The underlying symbolism of the Mother Goddess traditions often revolved around the cyclical nature of life, death, and regeneration, mirroring the rhythms of the Earth and the cosmos. The serpent, with its ability to shed its skin, was a common symbol of renewal and transformation, associated with both goddesses and the flow of life energy. The moon, linked to the serpent, also symbolized rebirth. The breasts and womb represented fertility and nourishment.
Carl Jung viewed the "Mother Archetype" as a fundamental aspect of the collective unconscious, manifesting in diverse forms such as personal mothers, grandmothers, goddesses (including the Mother of God and Sophia), and symbolic representations of nurturing and containing forces like the Earth, the sea, caves, and vessels.
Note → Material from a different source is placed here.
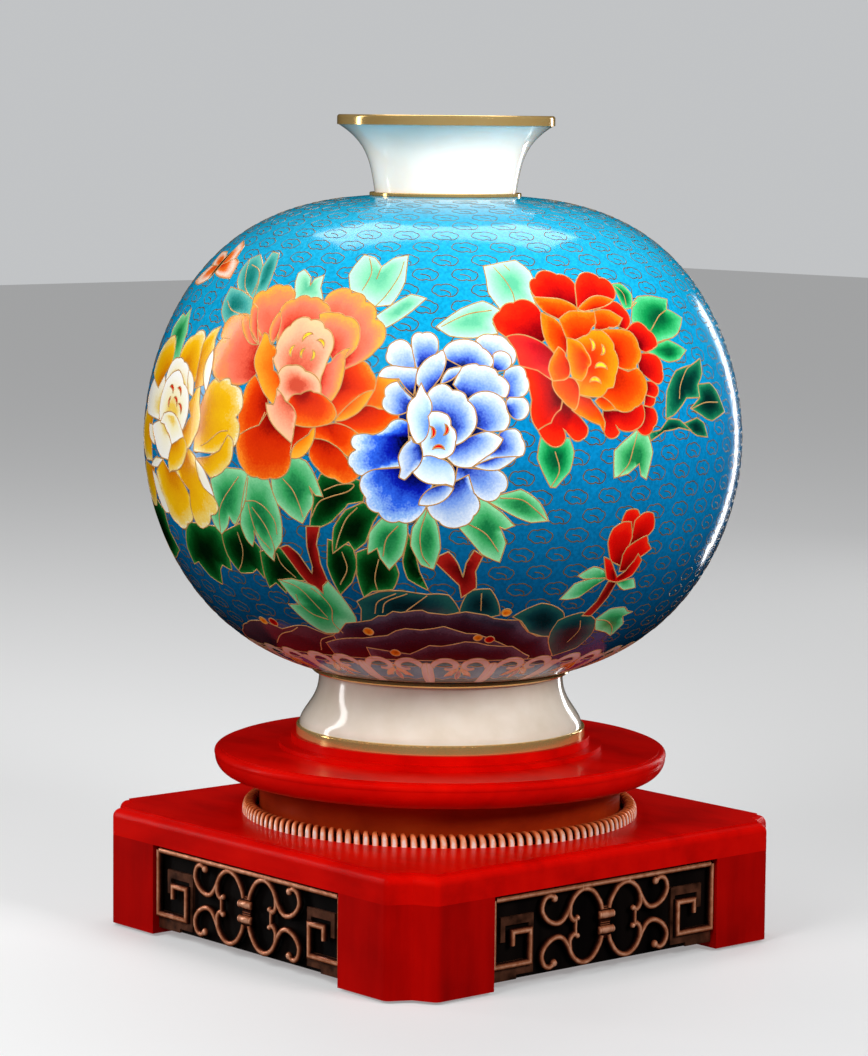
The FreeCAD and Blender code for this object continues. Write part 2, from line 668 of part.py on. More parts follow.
def backing(index):
    """Dark strips behind each square spiral, with a stepped ledge below it."""
    pieces = []
    strip = BAR_WIDTH
    low = PANEL_BOTTOM - LEDGE_DROP
    high = PANEL_BOTTOM + FRET_RISE + BACKING_BAND + BACKING_OVERHANG
    for side in (-1, 1):
        outer = side * PANEL_HALF
        inner = side * (PANEL_HALF - FRET_WIDTH - BACKING_OVERHANG)
        hook = inner + side * (FRET_HOOK + 2 * BACKING_OVERHANG + strip)
        step = side * FRET_WIDTH / 3
        shapes = [
            (outer, outer - 2 * step, low, PANEL_BOTTOM + strip),
            (outer - 2 * step, inner, low + LEDGE_DROP / 3, PANEL_BOTTOM + strip),
            (inner, inner + side * strip, PANEL_BOTTOM, high),
            (inner, hook, high - BACKING_BAND, high),
            (hook, hook - side * strip, high - BACKING_BAND - FRET_TIP, high),
        ]
        pieces.append(fused([panel_block(*shape, PANEL_REAR, BACKING_REAR) for shape in shapes]))
    return quarter_turn(Part.makeCompound(pieces), index)


def apron(index):
    board_shape = box(-PANEL_HALF, PANEL_HALF, -BACKING_REAR, -APRON_REAR, APRON_CLEARANCE, BOARD_UNDERSIDE)
    return quarter_turn(board_shape, index)


def foot_pads():
    return [cylinder(PAD_RADIUS, 0, PAD_THICKNESS, x, y) for x, y in corner_centres()]


def base_nodes():
    lower_screws = screws(LOWER_RACE_TOP, -1, SCREW_BITE_LOWER, 0.0)
    dowels = leg_dowels()
    nodes = {
        "top_board": board().cut(lower_screws + dowels),
        "gadrooned_ring": gadrooned_ring(),
        "bearing_race_lower": race(POCKET_FLOOR).cut(lower_screws),
        "race_screws_lower": Part.makeCompound(lower_screws),
        "bearing_balls": Part.makeCompound(balls()),
        "pivot_bolt": pivot_bolt(),
        "pivot_washer": tube(BOLT_RADIUS, WASHER_RADIUS, washer_base(), washer_base() + WASHER_THICKNESS),
        "pivot_nut": pivot_nut(),
        "leg_dowels": Part.makeCompound(dowels),
        "foot_pads": Part.makeCompound(foot_pads()),
    }
    for index, side in enumerate(SIDES):
        nodes["leg_" + side] = leg(index).cut(dowels)
        nodes["apron_" + side] = apron(index)
        nodes["openwork_" + side] = openwork_panel(index)
        nodes["backing_" + side] = backing(index)
    return nodes


def main():
    os.makedirs("parts", exist_ok=True)
    nodes = {**vase_nodes(), **turntable_nodes(), **base_nodes()}
    for name, shape in nodes.items():
        shape.exportStep("parts/" + name + ".step")
        facts = (name, len(shape.Solids), shape.isValid(), shape.Volume)
        print("%-20s solids %2d valid %s volume %.1f" % facts)


main()
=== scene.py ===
import math

import bmesh
import bpy
import numpy as np
from mathutils import Matrix, Vector
from mathutils.geometry import delaunay_2d_cdt


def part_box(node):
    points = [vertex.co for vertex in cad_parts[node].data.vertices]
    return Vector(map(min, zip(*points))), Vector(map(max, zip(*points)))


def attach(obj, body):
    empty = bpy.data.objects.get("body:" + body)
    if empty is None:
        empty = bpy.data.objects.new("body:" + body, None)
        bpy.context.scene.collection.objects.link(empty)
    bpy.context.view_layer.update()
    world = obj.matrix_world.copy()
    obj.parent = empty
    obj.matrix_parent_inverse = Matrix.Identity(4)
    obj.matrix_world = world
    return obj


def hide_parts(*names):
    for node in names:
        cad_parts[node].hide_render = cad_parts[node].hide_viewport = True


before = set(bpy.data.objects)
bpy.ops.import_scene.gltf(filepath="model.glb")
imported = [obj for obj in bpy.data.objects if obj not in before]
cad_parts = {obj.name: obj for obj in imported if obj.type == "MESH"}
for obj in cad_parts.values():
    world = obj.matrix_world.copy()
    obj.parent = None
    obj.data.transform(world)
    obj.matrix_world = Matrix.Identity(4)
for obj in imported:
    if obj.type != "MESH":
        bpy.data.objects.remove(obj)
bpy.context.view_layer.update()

# Cloisonne vase on a turntable stand, around the CAD frame.
# Lengths here are millimetres; MM turns them into metres.
MM = 0.001
SIDES = ("front", "right", "rear", "left")
BODY_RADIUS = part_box("body_enamel")[1][0] / MM
NECK_RING_HEIGHT = 1.0
NECK_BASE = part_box("neck_ring")[1][2] / MM - NECK_RING_HEIGHT
NECK_RADIUS = 23.4
RISE, RISE_POWERS = 81.1, (3.2, 1.86)       # widest circle to the upper pole; powers of radius and height
DROP, DROP_POWERS = 80.9, (2.86, 1.9)       # the same to the lower pole
WIDEST = NECK_BASE - RISE * (1.0 - (NECK_RADIUS / BODY_RADIUS) ** RISE_POWERS[0]) ** (1.0 / RISE_POWERS[1])
FACING = math.radians(-40.76)   # direction from the axis to the middle of the painted scene
U_RADIUS = 100.0                # u counts arc length on a circle of this radius
TURN = 2.0 * U_RADIUS * math.pi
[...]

He noted the predominance of different types of mother-images in masculine and feminine psychology. Luce Irigaray emphasizes the importance of recovering female genealogy and the "Divine aspect" of female ancestry, noting the frequent obscuring of the mother-daughter relationship in Western mythic narratives. She also highlights figures like Aphrodite, not primarily known for motherhood, as embodying other vital aspects of the feminine divine, such as tenderness and affection.
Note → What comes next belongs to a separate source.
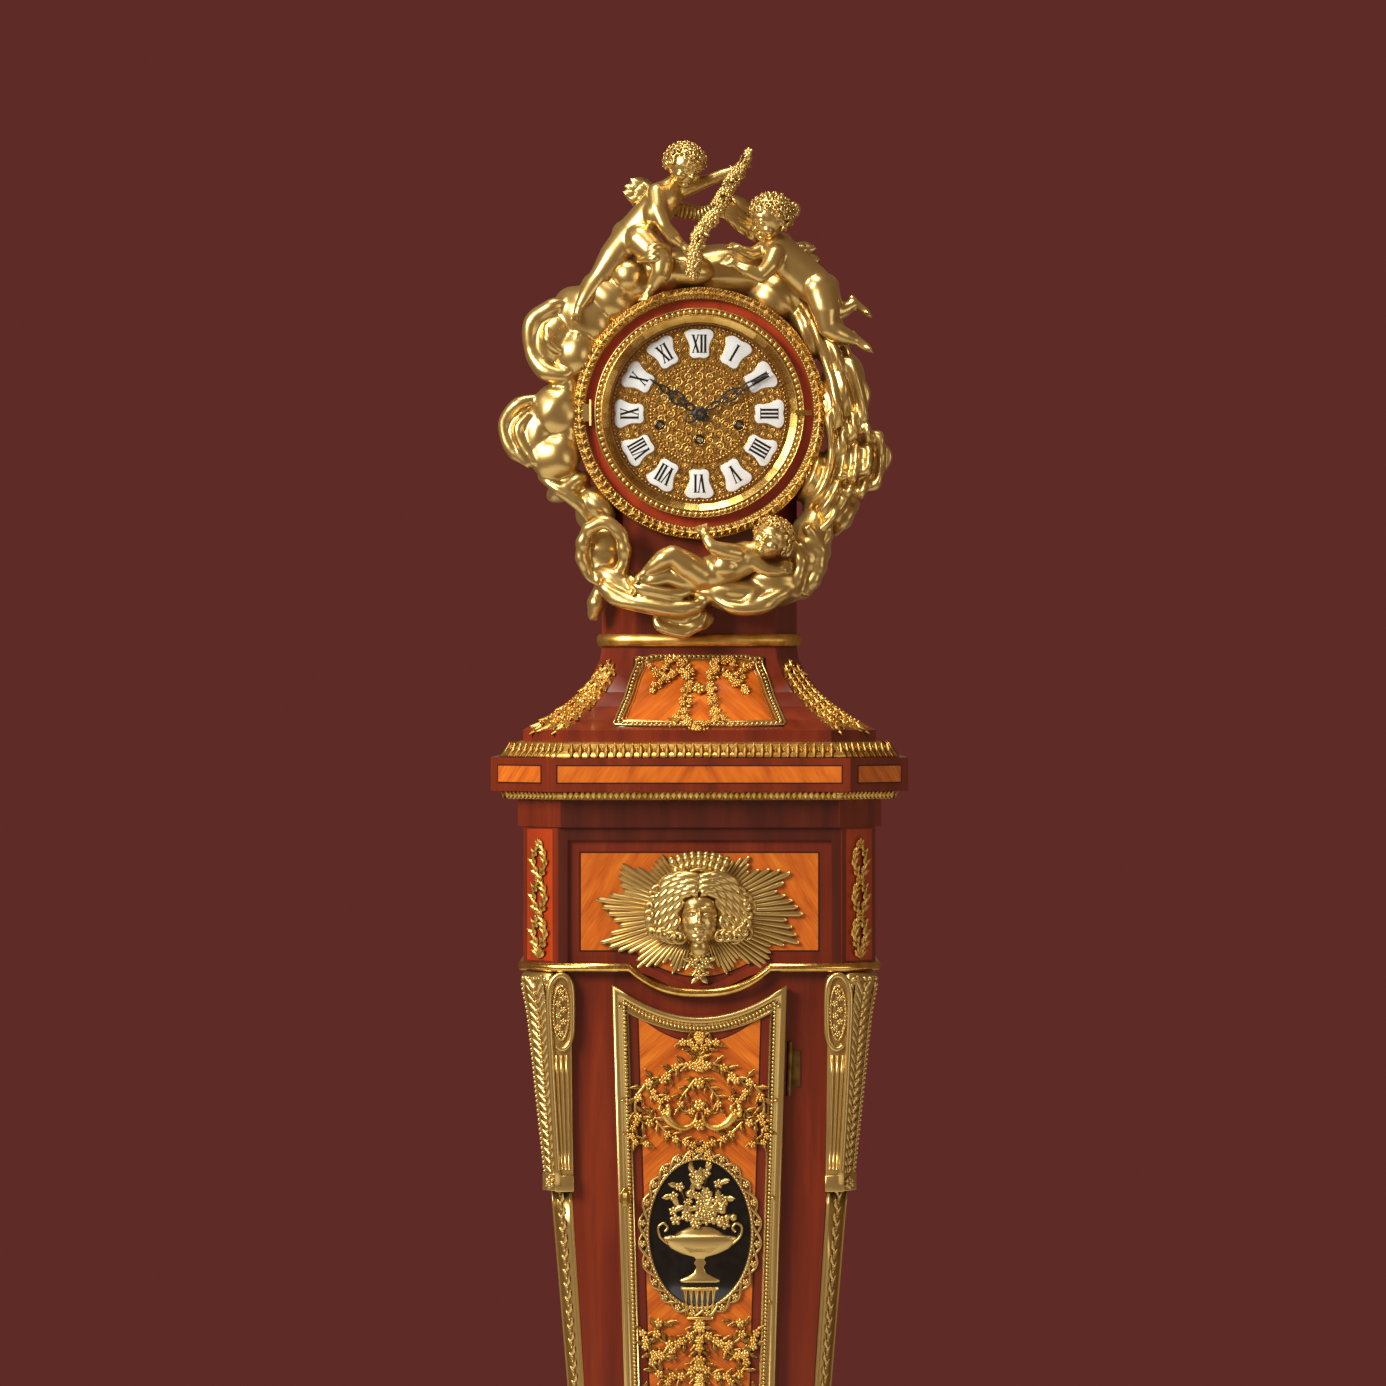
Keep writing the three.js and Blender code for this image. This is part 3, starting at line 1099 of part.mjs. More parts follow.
const upperLeftLimbShares = [
  [[-0.3, -0.27, 1.68], 0.16, [-0.5, -0.24, 1.44], 0.16],
  [[-0.2, -0.29, 1.84], 0.09, [-0.28, -0.28, 1.7], 0.12],
  [[-0.33, -0.38, 1.73], 0.075, [-0.29, -0.47, 1.48], 0.06],
  [[-0.29, -0.47, 1.48], 0.06, [-0.12, -0.45, 1.3], 0.045],
  [[-0.14, -0.24, 1.76], 0.07, [0.06, -0.26, 1.84], 0.055],
  [[0.06, -0.26, 1.84], 0.055, [0.3, -0.3, 1.93], 0.04],
  [[-0.56, -0.22, 1.39], 0.13, [-0.78, -0.26, 1.1], 0.085],
  [[-0.78, -0.26, 1.1], 0.085, [-0.96, -0.34, 0.84], 0.045],
  [[-0.96, -0.34, 0.84], 0.05, [-0.94, -0.42, 0.75], 0.035],
  [[-0.46, -0.32, 1.37], 0.13, [-0.29, -0.44, 1.17], 0.095],
  [[-0.29, -0.44, 1.17], 0.09, [-0.37, -0.42, 1.0], 0.05],
];
const upperLeftBallShares = [
  [[-0.13, -0.32, 1.97], [0.19, 0.19, 0.19]],
  [[-0.48, -0.12, 1.8], [0.15, 0.04, 0.09], 0.4],
];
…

The persistent presence and transformation of the Mother Goddess across early civilizations highlight the enduring human recognition of the feminine principle as a fundamental source of creation, sustenance, and mystical power. Despite periods of suppression or integration by patriarchal cultures, the underlying reverence for the life-giving and transformative aspects of the feminine continued to shape religious beliefs and cultural practices, leaving a lasting legacy in the mythologies and spiritual traditions of the world.